» Set problem:
Every line of the data must be copied exactly.

» Available data:

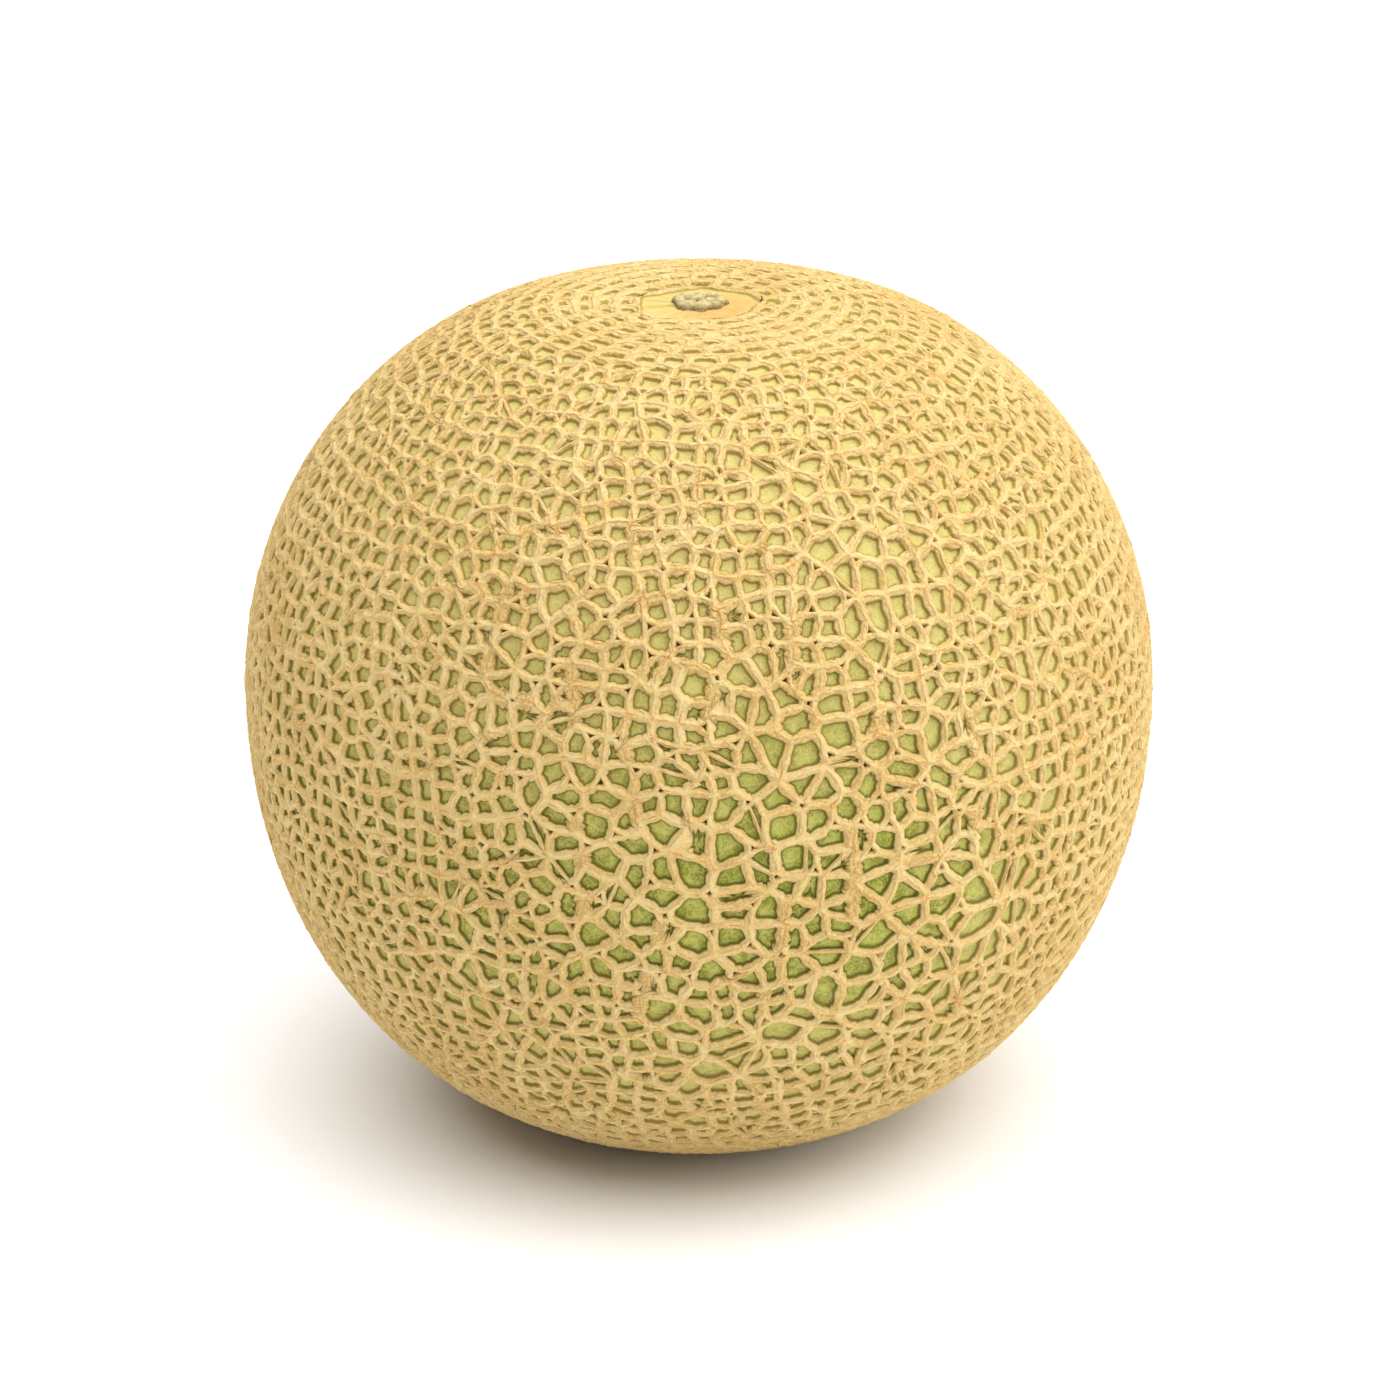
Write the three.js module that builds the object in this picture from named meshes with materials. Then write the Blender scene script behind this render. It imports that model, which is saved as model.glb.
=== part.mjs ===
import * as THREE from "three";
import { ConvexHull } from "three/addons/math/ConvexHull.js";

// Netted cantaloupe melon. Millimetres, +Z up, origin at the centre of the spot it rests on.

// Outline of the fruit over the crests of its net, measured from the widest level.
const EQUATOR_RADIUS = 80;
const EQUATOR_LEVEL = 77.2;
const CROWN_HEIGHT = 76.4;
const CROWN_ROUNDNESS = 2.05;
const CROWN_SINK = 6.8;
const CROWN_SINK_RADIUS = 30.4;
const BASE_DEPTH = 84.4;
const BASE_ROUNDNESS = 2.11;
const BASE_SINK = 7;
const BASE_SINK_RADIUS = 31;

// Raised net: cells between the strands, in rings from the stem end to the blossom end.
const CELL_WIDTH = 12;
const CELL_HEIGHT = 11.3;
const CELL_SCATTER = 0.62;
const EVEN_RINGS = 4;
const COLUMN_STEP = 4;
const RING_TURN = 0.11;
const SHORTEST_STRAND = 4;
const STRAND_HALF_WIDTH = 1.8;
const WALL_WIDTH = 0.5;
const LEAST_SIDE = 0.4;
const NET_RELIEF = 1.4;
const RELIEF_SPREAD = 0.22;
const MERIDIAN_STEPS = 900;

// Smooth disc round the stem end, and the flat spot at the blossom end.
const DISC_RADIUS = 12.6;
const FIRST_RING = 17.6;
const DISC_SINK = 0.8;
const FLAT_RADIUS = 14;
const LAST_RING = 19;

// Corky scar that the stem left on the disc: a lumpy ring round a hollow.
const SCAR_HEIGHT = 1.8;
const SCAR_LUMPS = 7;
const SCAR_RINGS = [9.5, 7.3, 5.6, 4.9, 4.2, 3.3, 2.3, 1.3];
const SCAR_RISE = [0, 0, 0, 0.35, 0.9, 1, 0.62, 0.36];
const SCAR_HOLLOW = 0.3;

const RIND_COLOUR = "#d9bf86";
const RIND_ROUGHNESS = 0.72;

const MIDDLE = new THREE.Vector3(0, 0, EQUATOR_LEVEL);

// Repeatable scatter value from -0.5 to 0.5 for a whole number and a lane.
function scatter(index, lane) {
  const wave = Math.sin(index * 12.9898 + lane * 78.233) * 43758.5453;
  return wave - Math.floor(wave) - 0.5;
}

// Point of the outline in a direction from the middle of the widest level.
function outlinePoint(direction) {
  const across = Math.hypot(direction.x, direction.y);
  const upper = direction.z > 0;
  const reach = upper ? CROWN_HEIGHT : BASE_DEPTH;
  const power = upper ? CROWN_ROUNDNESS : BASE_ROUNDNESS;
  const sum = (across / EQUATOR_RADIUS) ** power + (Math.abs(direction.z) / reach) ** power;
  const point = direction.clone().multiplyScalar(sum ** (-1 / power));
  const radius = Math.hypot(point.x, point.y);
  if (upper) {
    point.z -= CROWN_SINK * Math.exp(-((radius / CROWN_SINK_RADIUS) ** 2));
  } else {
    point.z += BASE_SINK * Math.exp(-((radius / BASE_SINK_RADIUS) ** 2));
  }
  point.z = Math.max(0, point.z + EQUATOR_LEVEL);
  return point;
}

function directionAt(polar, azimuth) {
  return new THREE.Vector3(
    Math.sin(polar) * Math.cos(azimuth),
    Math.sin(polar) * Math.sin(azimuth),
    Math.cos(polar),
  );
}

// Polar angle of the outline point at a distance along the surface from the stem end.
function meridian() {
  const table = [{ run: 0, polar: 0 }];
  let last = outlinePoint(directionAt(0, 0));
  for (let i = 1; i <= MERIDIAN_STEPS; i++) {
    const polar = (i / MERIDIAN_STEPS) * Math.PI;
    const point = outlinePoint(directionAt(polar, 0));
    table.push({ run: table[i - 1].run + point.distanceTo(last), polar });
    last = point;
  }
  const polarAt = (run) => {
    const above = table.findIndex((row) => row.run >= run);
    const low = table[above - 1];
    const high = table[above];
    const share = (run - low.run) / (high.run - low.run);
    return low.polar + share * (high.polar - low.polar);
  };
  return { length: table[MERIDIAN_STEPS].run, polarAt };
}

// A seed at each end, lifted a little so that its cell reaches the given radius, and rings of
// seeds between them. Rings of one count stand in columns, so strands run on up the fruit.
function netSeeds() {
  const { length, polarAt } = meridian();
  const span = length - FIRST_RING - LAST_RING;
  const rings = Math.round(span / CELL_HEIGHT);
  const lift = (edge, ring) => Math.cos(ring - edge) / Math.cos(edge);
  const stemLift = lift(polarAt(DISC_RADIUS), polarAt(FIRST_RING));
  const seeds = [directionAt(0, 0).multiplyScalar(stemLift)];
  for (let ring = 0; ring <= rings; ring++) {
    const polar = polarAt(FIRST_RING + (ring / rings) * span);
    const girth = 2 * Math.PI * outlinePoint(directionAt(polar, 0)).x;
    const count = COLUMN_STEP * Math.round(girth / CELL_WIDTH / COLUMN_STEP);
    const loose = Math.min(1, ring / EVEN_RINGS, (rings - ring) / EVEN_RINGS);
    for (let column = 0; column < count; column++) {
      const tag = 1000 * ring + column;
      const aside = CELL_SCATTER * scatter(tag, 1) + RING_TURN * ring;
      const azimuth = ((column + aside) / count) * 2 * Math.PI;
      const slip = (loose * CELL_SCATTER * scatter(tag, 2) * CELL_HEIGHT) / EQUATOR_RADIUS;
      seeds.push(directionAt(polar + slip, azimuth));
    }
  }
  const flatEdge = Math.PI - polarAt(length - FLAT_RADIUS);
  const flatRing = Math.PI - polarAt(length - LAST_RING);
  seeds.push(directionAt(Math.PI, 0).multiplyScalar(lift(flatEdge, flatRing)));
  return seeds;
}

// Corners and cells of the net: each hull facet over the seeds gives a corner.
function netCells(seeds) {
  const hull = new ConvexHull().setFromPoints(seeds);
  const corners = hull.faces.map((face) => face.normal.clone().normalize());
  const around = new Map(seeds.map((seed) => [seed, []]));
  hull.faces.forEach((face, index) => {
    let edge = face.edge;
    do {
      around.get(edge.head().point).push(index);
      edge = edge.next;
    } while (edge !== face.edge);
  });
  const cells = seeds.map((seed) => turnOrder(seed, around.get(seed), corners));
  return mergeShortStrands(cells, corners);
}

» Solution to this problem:
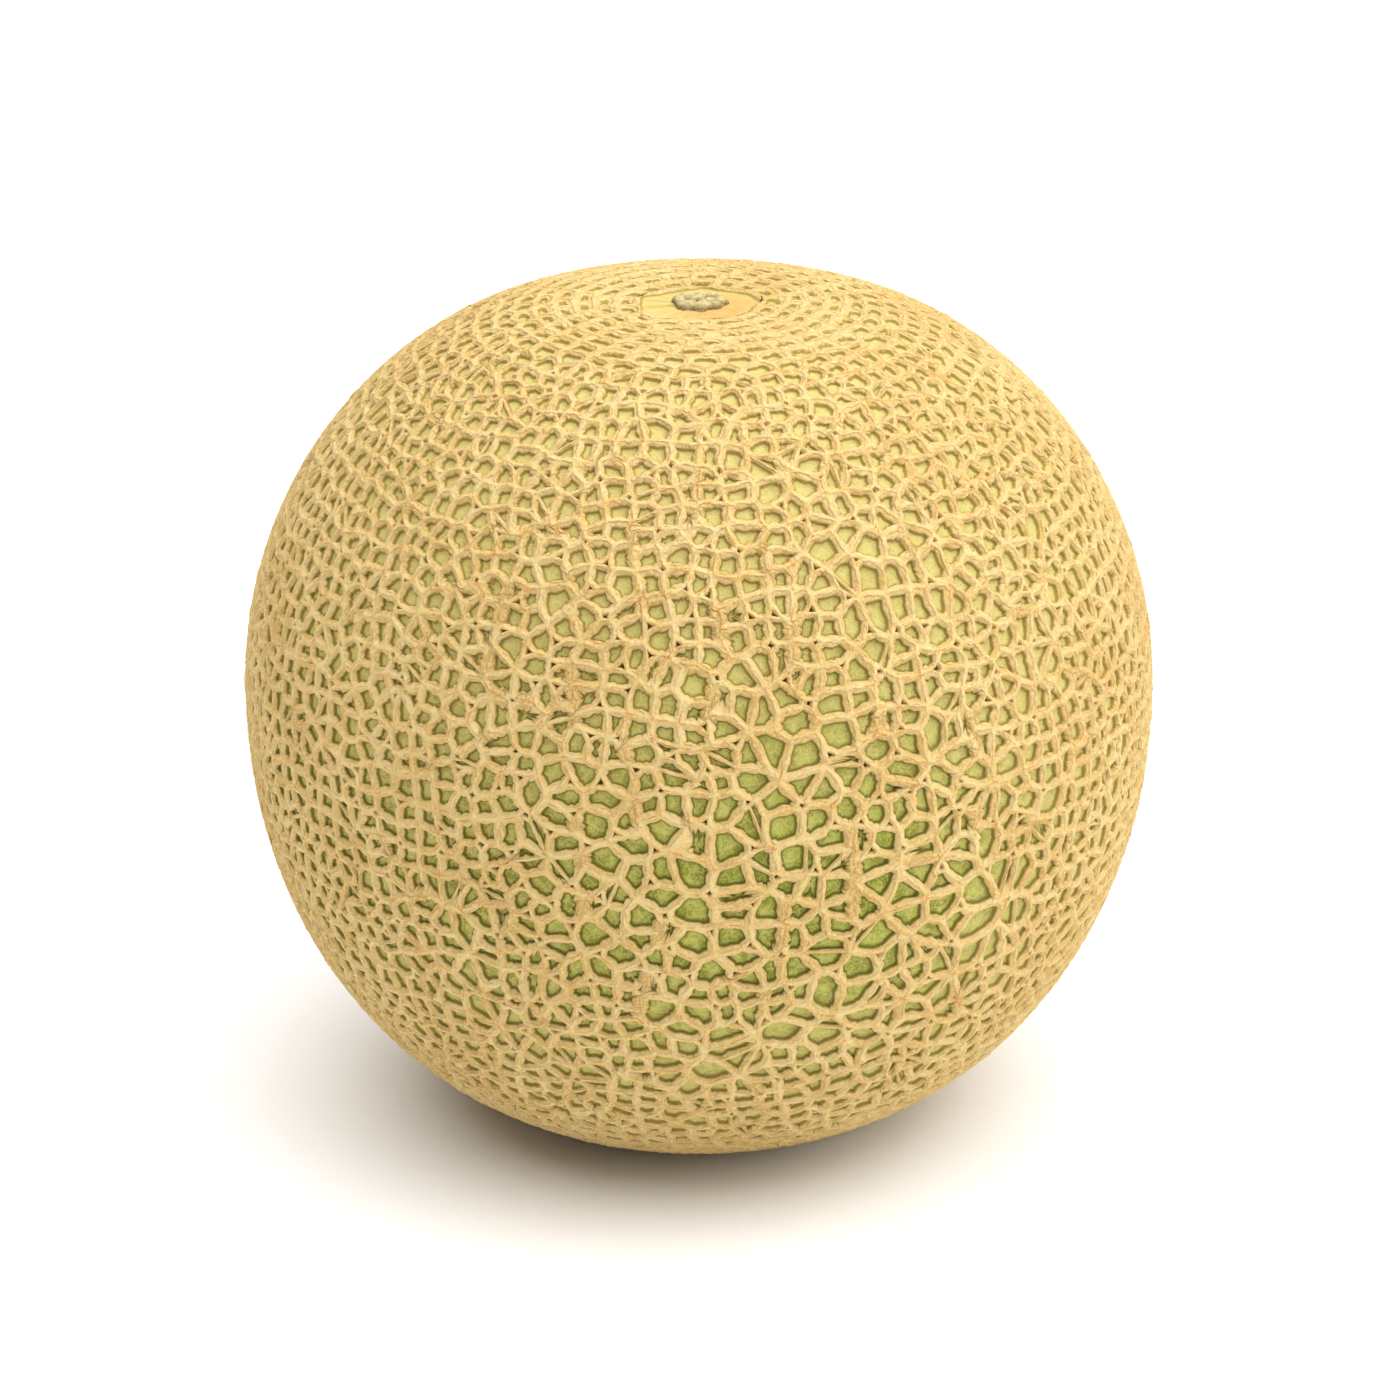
Write the three.js module that builds the object in this picture from named meshes with materials. Then write the Blender scene script behind this render. It imports that model, which is saved as model.glb.
=== part.mjs ===
import * as THREE from "three";
import { ConvexHull } from "three/addons/math/ConvexHull.js";

// Netted cantaloupe melon. Millimetres, +Z up, origin at the centre of the spot it rests on.

// Outline of the fruit over the crests of its net, measured from the widest level.
const EQUATOR_RADIUS = 80;
const EQUATOR_LEVEL = 77.2;
const CROWN_HEIGHT = 76.4;
const CROWN_ROUNDNESS = 2.05;
const CROWN_SINK = 6.8;
const CROWN_SINK_RADIUS = 30.4;
const BASE_DEPTH = 84.4;
const BASE_ROUNDNESS = 2.11;
const BASE_SINK = 7;
const BASE_SINK_RADIUS = 31;

// Raised net: cells between the strands, in rings from the stem end to the blossom end.
const CELL_WIDTH = 12;
const CELL_HEIGHT = 11.3;
const CELL_SCATTER = 0.62;
const EVEN_RINGS = 4;
const COLUMN_STEP = 4;
const RING_TURN = 0.11;
const SHORTEST_STRAND = 4;
const STRAND_HALF_WIDTH = 1.8;
const WALL_WIDTH = 0.5;
const LEAST_SIDE = 0.4;
const NET_RELIEF = 1.4;
const RELIEF_SPREAD = 0.22;
const MERIDIAN_STEPS = 900;

// Smooth disc round the stem end, and the flat spot at the blossom end.
const DISC_RADIUS = 12.6;
const FIRST_RING = 17.6;
const DISC_SINK = 0.8;
const FLAT_RADIUS = 14;
const LAST_RING = 19;

// Corky scar that the stem left on the disc: a lumpy ring round a hollow.
const SCAR_HEIGHT = 1.8;
const SCAR_LUMPS = 7;
const SCAR_RINGS = [9.5, 7.3, 5.6, 4.9, 4.2, 3.3, 2.3, 1.3];
const SCAR_RISE = [0, 0, 0, 0.35, 0.9, 1, 0.62, 0.36];
const SCAR_HOLLOW = 0.3;

const RIND_COLOUR = "#d9bf86";
const RIND_ROUGHNESS = 0.72;

const MIDDLE = new THREE.Vector3(0, 0, EQUATOR_LEVEL);

// Repeatable scatter value from -0.5 to 0.5 for a whole number and a lane.
function scatter(index, lane) {
  const wave = Math.sin(index * 12.9898 + lane * 78.233) * 43758.5453;
  return wave - Math.floor(wave) - 0.5;
}

// Point of the outline in a direction from the middle of the widest level.
function outlinePoint(direction) {
  const across = Math.hypot(direction.x, direction.y);
  const upper = direction.z > 0;
  const reach = upper ? CROWN_HEIGHT : BASE_DEPTH;
  const power = upper ? CROWN_ROUNDNESS : BASE_ROUNDNESS;
  const sum = (across / EQUATOR_RADIUS) ** power + (Math.abs(direction.z) / reach) ** power;
  const point = direction.clone().multiplyScalar(sum ** (-1 / power));
  const radius = Math.hypot(point.x, point.y);
  if (upper) {
    point.z -= CROWN_SINK * Math.exp(-((radius / CROWN_SINK_RADIUS) ** 2));
  } else {
    point.z += BASE_SINK * Math.exp(-((radius / BASE_SINK_RADIUS) ** 2));
  }
  point.z = Math.max(0, point.z + EQUATOR_LEVEL);
  return point;
}

function directionAt(polar, azimuth) {
  return new THREE.Vector3(
    Math.sin(polar) * Math.cos(azimuth),
    Math.sin(polar) * Math.sin(azimuth),
    Math.cos(polar),
  );
}

// Polar angle of the outline point at a distance along the surface from the stem end.
function meridian() {
  const table = [{ run: 0, polar: 0 }];
  let last = outlinePoint(directionAt(0, 0));
  for (let i = 1; i <= MERIDIAN_STEPS; i++) {
    const polar = (i / MERIDIAN_STEPS) * Math.PI;
    const point = outlinePoint(directionAt(polar, 0));
    table.push({ run: table[i - 1].run + point.distanceTo(last), polar });
    last = point;
  }
  const polarAt = (run) => {
    const above = table.findIndex((row) => row.run >= run);
    const low = table[above - 1];
    const high = table[above];
    const share = (run - low.run) / (high.run - low.run);
    return low.polar + share * (high.polar - low.polar);
  };
  return { length: table[MERIDIAN_STEPS].run, polarAt };
}

// A seed at each end, lifted a little so that its cell reaches the given radius, and rings of
// seeds between them. Rings of one count stand in columns, so strands run on up the fruit.
function netSeeds() {
  const { length, polarAt } = meridian();
  const span = length - FIRST_RING - LAST_RING;
  const rings = Math.round(span / CELL_HEIGHT);
  const lift = (edge, ring) => Math.cos(ring - edge) / Math.cos(edge);
  const stemLift = lift(polarAt(DISC_RADIUS), polarAt(FIRST_RING));
  const seeds = [directionAt(0, 0).multiplyScalar(stemLift)];
  for (let ring = 0; ring <= rings; ring++) {
    const polar = polarAt(FIRST_RING + (ring / rings) * span);
    const girth = 2 * Math.PI * outlinePoint(directionAt(polar, 0)).x;
    const count = COLUMN_STEP * Math.round(girth / CELL_WIDTH / COLUMN_STEP);
    const loose = Math.min(1, ring / EVEN_RINGS, (rings - ring) / EVEN_RINGS);
    for (let column = 0; column < count; column++) {
      const tag = 1000 * ring + column;
      const aside = CELL_SCATTER * scatter(tag, 1) + RING_TURN * ring;
      const azimuth = ((column + aside) / count) * 2 * Math.PI;
      const slip = (loose * CELL_SCATTER * scatter(tag, 2) * CELL_HEIGHT) / EQUATOR_RADIUS;
      seeds.push(directionAt(polar + slip, azimuth));
    }
  }
  const flatEdge = Math.PI - polarAt(length - FLAT_RADIUS);
  const flatRing = Math.PI - polarAt(length - LAST_RING);
  seeds.push(directionAt(Math.PI, 0).multiplyScalar(lift(flatEdge, flatRing)));
  return seeds;
}

// Corners and cells of the net: each hull facet over the seeds gives a corner.
function netCells(seeds) {
  const hull = new ConvexHull().setFromPoints(seeds);
  const corners = hull.faces.map((face) => face.normal.clone().normalize());
  const around = new Map(seeds.map((seed) => [seed, []]));
  hull.faces.forEach((face, index) => {
    let edge = face.edge;
    do {
      around.get(edge.head().point).push(index);
      edge = edge.next;
    } while (edge !== face.edge);
  });
  const cells = seeds.map((seed) => turnOrder(seed, around.get(seed), corners));
  return mergeShortStrands(cells, corners);
}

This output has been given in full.